Your answer should cover the full pipeline:

  1. Objective and labels: Define what the system should optimize. Discuss possible labels such as watch time, completion rate, likes, shares, follows, hides, reports, and long-term retention. Explain trade-offs between optimizing short-term engagement and long-term user satisfaction.
  2. Data and features: Describe the training data you would collect, including impression logs, user actions, user history, creator features, video metadata, embeddings, freshness signals, and real-time context. Explain which features belong in candidate generation versus ranking.
  3. Three-stage recommendation architecture: Propose a typical retrieval or candidate generation stage, a ranking stage, and a re-ranking or serving stage. Explain how each stage works and why the separation is useful for latency and scale.
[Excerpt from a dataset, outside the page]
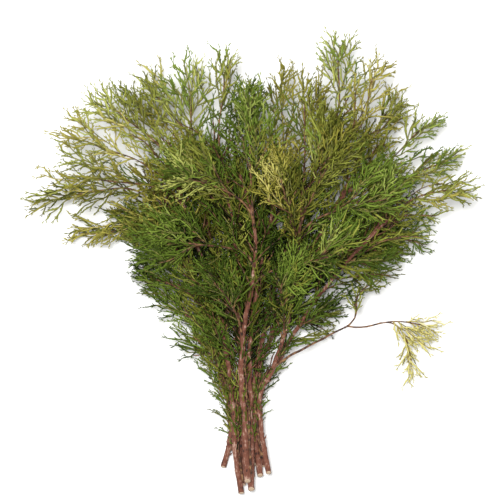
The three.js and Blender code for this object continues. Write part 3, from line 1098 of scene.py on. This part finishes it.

  4. Modeling details: Discuss negative sampling, delayed feedback, cold start, exploration versus exploitation, and how to avoid feedback loops or popularity bias.
  5. Offline evaluation: Explain how you would evaluate the system offline, including ranking metrics and calibration. Discuss the limitations of offline evaluation when the training data comes from a previously deployed recommender and therefore has logging-policy bias.
  6. Online evaluation and guardrails: Propose online experiment metrics and guardrails, including user experience, diversity, fairness, safety, and latency.

Assume this is a large-scale consumer app with millions of users and videos, and that the interviewer wants both ML depth and product judgment.